This section is from the book "Amateur Work Magazine Vol4". Also available from Amazon: Amateur Work.
One of the new and not uncommon dangers of modern life is that of getting in the way of a powerful current of electricity and receiving the entire discharge through the body. The effects of such a discharge vary, of course, with the strength of the current. There may be simply a sharp muscular contraction accompanied by a familiar, disagreeable sensation of an electric shock; these contractions may be repeated several times after the current has ceased, constituting true convulsions, or there may be a persistent continued muscular contraction. There may be suspended respiration while the heart continues to beat; both heart and respiration may cease, in which case death will speedily follow unless instant medical relief is at hand or in other cases death may be instantaneous.
The first care is, of course, to free the person from contact with the live wire, and here great caution is necessary, or the giver of assistance may share the fate of the one he is trying to help. He must himself be insulated before touching the victim's body, if the latter is still within the path of the current, and this is especially important if the accident has happened out of doors on a wet day. Care should be taken also not to let any part of the body other than the hands, or rather one hand, touch the electrified person.
It may not be possible to pull the sufferer away from the source of electricity, and if not it will be necessary to make a short circuit by dropping a stiff wire or a metal tool of any kind over the live wire or cutting the wire.
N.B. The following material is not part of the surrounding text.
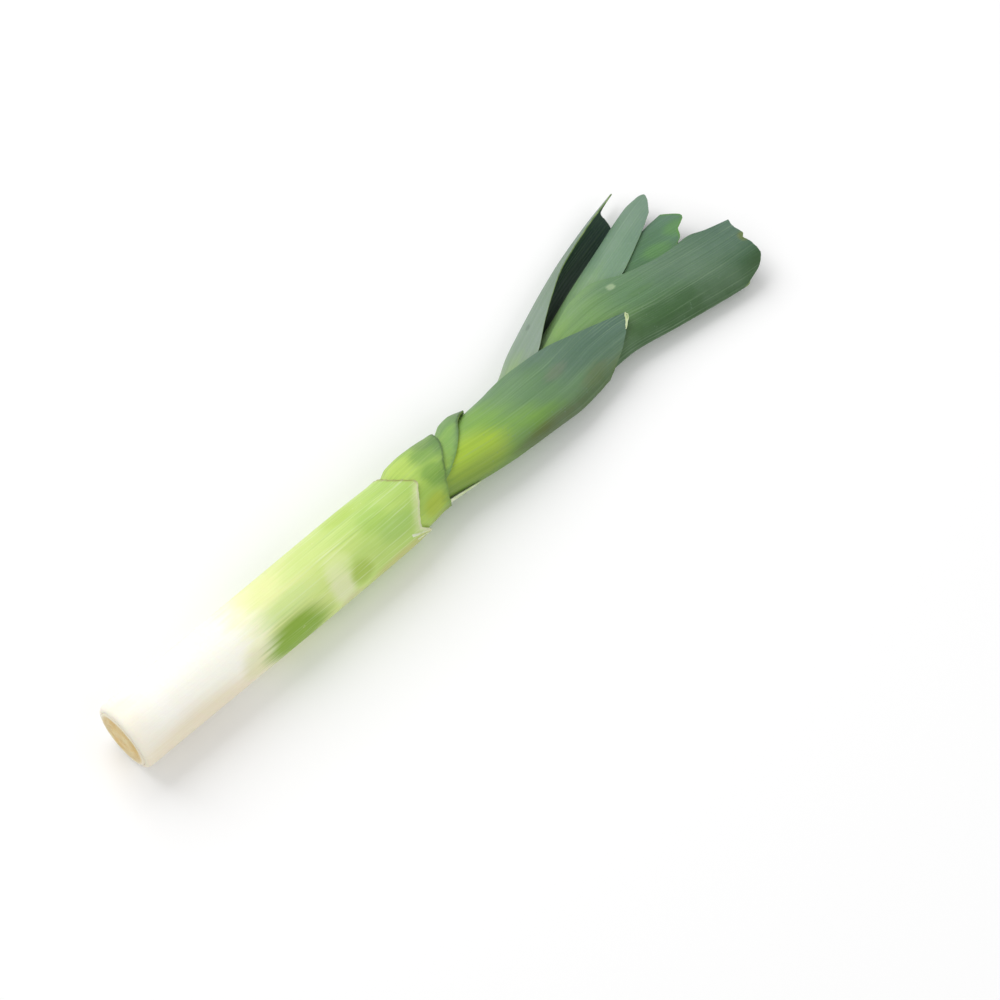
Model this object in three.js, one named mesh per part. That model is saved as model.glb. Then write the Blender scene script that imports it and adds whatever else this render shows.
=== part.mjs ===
// A leek that lies on its side: a round white shaft with a cut root plate, three trimmed sheaths
// and a fan of cut leaves that are folded along their keels and nest in one another.
// Millimetres. +X runs along the shaft from the roots to the leaf tips, +Y points to the side that
// the fan leans to, +Z points up. The origin is under the middle of the whole leek.
import * as THREE from "three";

// Sizes of the shaft. Each list holds pairs of a distance along X and a value there.
const SHAFT_LEFT = [[0, 18.5], [94, 19.0], [150, 19.4], [180, 18.9], [200, 18.8]];
const SHAFT_RIGHT = [[0, -18.5], [102, -18.6], [150, -18.3], [171, -17.9], [186, -16.6], [200, -15.6]];
const SHAFT_HALF_HEIGHT = [[0, 18.5], [94, 18.8], [150, 18.9], [170, 18.5], [186, 17.7], [200, 17.2]];
const SHAFT_WALL = 1.1;
const SHAFT_SECTORS = 40;
const SHAFT_STATIONS = [12, 26, 42, 60, 80, 100, 120, 140, 156, 166];
const RIM_STEPS = 4;
// The rounded edge of the root end: how far in from the cut, and how deep under the full radius
const ROOT_EDGE = [
  { x: 0, depth: 2.0 }, { x: 0.4, depth: 1.1 }, { x: 1.3, depth: 0.35 }, { x: 2.8, depth: 0 },
];
const POCKET_FLOOR = 168.0;
const POCKET_MIDDLE_Y = 0.6;
const TUBE_START = 168.4;
// The axis lies a little lower than the shaft is high, which leaves a narrow flat spot underneath
const AXIS_HEIGHT = 18.35;

// Sizes of the root plate and of the shallow seat that holds it
const PLATE = {
  radius: 15.6, seatRadius: 15.9, thickness: 2.6, seatDepth: 2.0, seatGap: 0.3, dome: 0.5,
};
const PLATE_SECTORS = 40;
const PLATE_BACK_BEVEL = 0.4;
const PLATE_FRONT_EDGE = { start: 0.9, end: 0.25, inset: 0.8 };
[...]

Insulation is best obtained by rubber boots and gloves, but in the absence of these, standing on a folded coat or a woman's silk skirt and putting on thick wollen gloves or wrapping the hands in several folds of silk, woolen or cotton cloth, which of course must be dry. A dry board or several newspapers, or better still, both, may serve as an emergency insulat-ing stool.
When the victim has been freed from the current he should be placed so that he can have plenty of fresh air. In severe cases artificial respiration will almost always be needed, just as it is in cases of drowning, and an early resort to it may save a life that would otherwise inevitably be lost.